*AVAILABLE DATA:*
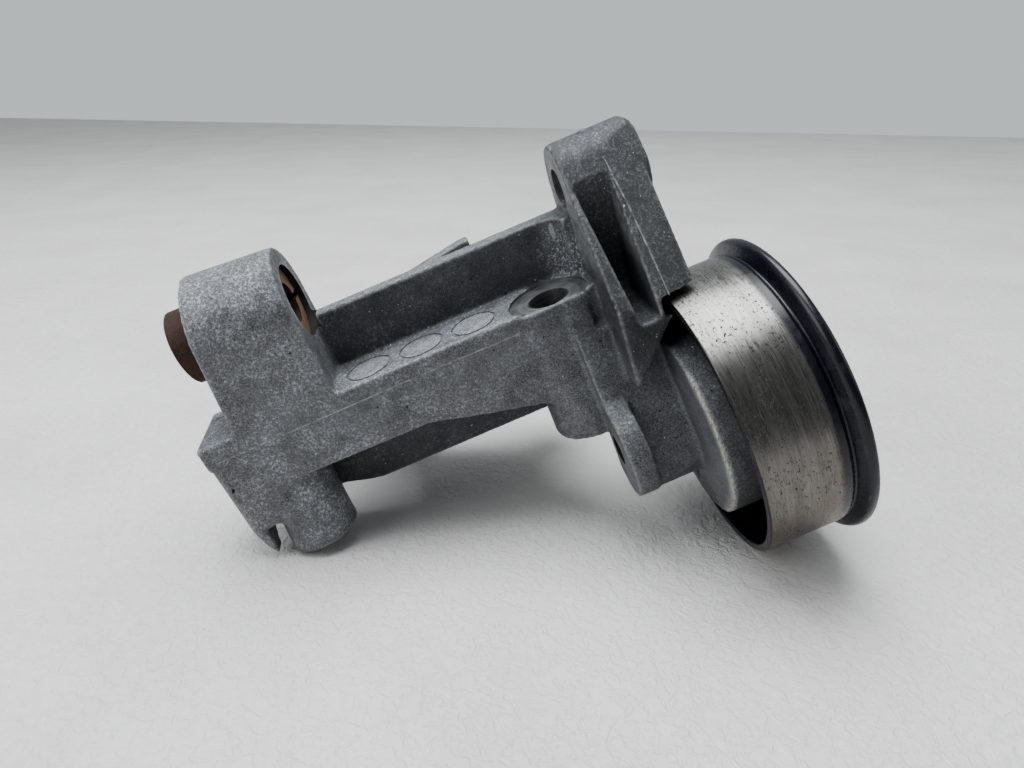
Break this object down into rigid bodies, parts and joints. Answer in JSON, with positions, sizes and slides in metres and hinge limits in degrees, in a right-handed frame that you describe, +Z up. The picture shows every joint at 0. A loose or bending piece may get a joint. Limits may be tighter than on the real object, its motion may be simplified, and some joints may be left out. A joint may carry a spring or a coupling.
{
  "type": "engine accessory bracket with idler pulley",
  "caption": "Die-cast accessory bracket with a clamping bush boss and a facing ear for an alternator, and a flanged belt idler pulley on a fixed arm.",
  "frame": {"origin": "centre of the bounding box in plan, at the bench it lies on", "axes": "lying as dropped on a bench, on the pulley's rim and its two left feet: +X runs level towards the pulley, +Y away from the front skirt, +Z up; the pulley axis climbs 19.89 degrees out of +X towards +Z"},
  "size_m": [0.168, 0.1098, 0.1083],
  "materials": {
    "cast_aluminium": "die-cast skin, dull grey with pale oxidation",
    "rusted_steel": "dark red-brown rust",
    "plain_steel": "turned steel",
    "pulley_steel": "belt track worn bright, rest black paint",
    "bearing_steel": "ground and polished",
    "cage_steel": "pressed steel",
    "seal_rubber": "moulded nitrile",
    "spring_steel": "blackened",
    "zinc_steel": "zinc plate",
    "black_cap": "black paint"
  },
  "bodies": {
    "bracket": {"bracket_casting": "cast_aluminium", "ear_thread_insert": "plain_steel", "dowel_sleeves": "plain_steel", "bearing_inner_ring": "bearing_steel", "bearing_spacer": "plain_steel", "rear_dust_shield": "black_cap", "bolt_washer": "zinc_steel", "pulley_bolt": "zinc_steel"},
    "pulley": {"pulley_shell": "pulley_steel", "bearing_outer_ring": "bearing_steel", "bearing_seal_front": "seal_rubber", "bearing_seal_rear": "seal_rubber", "bearing_snap_ring": "spring_steel", "front_dust_cap": "black_cap"},
    "bearing_cage": {"bearing_balls": "bearing_steel", "bearing_cage_front": "cage_steel", "bearing_cage_rear": "cage_steel", "cage_rivets": "cage_steel"},
    "clamp_bush": {"clamp_bush": "rusted_steel"}
  },
  "joints": [
    {"name": "pulley_spin", "type": "hinge", "parent": "bracket", "child": "pulley", "pos_m": [0.06216, -0.0151, 0.04047], "axis": [0.9403, 0, 0.3403], "continuous": true},
    {"name": "cage_orbit", "type": "hinge", "parent": "bracket", "child": "bearing_cage", "pos_m": [0.06216, -0.0151, 0.04047], "axis": [0.9403, 0, 0.3403], "continuous": true},
    {"name": "bush_slide", "type": "slide", "parent": "bracket", "child": "clamp_bush", "axis": [0.9403, 0, 0.3403], "range_m": [-0.003, 0.0015]}
  ],
  "couplings": [
    {"joint": "cage_orbit", "follows": "pulley_spin", "ratio": 0.6184}
  ]
}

*WHAT YOU NEED TO DO:*
Restate the whole listing exactly, leaving out nothing.

*RESPONSE:*
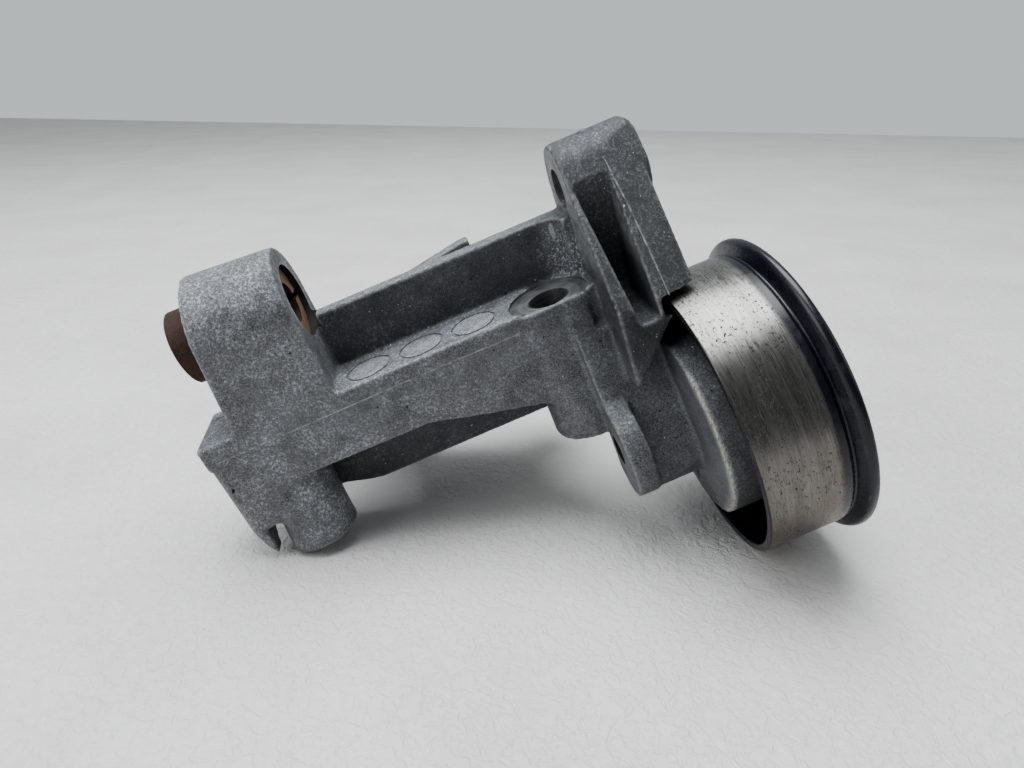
Break this object down into rigid bodies, parts and joints. Answer in JSON, with positions, sizes and slides in metres and hinge limits in degrees, in a right-handed frame that you describe, +Z up. The picture shows every joint at 0. A loose or bending piece may get a joint. Limits may be tighter than on the real object, its motion may be simplified, and some joints may be left out. A joint may carry a spring or a coupling.
{
  "type": "engine accessory bracket with idler pulley",
  "caption": "Die-cast accessory bracket with a clamping bush boss and a facing ear for an alternator, and a flanged belt idler pulley on a fixed arm.",
  "frame": {"origin": "centre of the bounding box in plan, at the bench it lies on", "axes": "lying as dropped on a bench, on the pulley's rim and its two left feet: +X runs level towards the pulley, +Y away from the front skirt, +Z up; the pulley axis climbs 19.89 degrees out of +X towards +Z"},
  "size_m": [0.168, 0.1098, 0.1083],
  "materials": {
    "cast_aluminium": "die-cast skin, dull grey with pale oxidation",
    "rusted_steel": "dark red-brown rust",
    "plain_steel": "turned steel",
    "pulley_steel": "belt track worn bright, rest black paint",
    "bearing_steel": "ground and polished",
    "cage_steel": "pressed steel",
    "seal_rubber": "moulded nitrile",
    "spring_steel": "blackened",
    "zinc_steel": "zinc plate",
    "black_cap": "black paint"
  },
  "bodies": {
    "bracket": {"bracket_casting": "cast_aluminium", "ear_thread_insert": "plain_steel", "dowel_sleeves": "plain_steel", "bearing_inner_ring": "bearing_steel", "bearing_spacer": "plain_steel", "rear_dust_shield": "black_cap", "bolt_washer": "zinc_steel", "pulley_bolt": "zinc_steel"},
    "pulley": {"pulley_shell": "pulley_steel", "bearing_outer_ring": "bearing_steel", "bearing_seal_front": "seal_rubber", "bearing_seal_rear": "seal_rubber", "bearing_snap_ring": "spring_steel", "front_dust_cap": "black_cap"},
    "bearing_cage": {"bearing_balls": "bearing_steel", "bearing_cage_front": "cage_steel", "bearing_cage_rear": "cage_steel", "cage_rivets": "cage_steel"},
    "clamp_bush": {"clamp_bush": "rusted_steel"}
  },
  "joints": [
    {"name": "pulley_spin", "type": "hinge", "parent": "bracket", "child": "pulley", "pos_m": [0.06216, -0.0151, 0.04047], "axis": [0.9403, 0, 0.3403], "continuous": true},
    {"name": "cage_orbit", "type": "hinge", "parent": "bracket", "child": "bearing_cage", "pos_m": [0.06216, -0.0151, 0.04047], "axis": [0.9403, 0, 0.3403], "continuous": true},
    {"name": "bush_slide", "type": "slide", "parent": "bracket", "child": "clamp_bush", "axis": [0.9403, 0, 0.3403], "range_m": [-0.003, 0.0015]}
  ],
  "couplings": [
    {"joint": "cage_orbit", "follows": "pulley_spin", "ratio": 0.6184}
  ]
}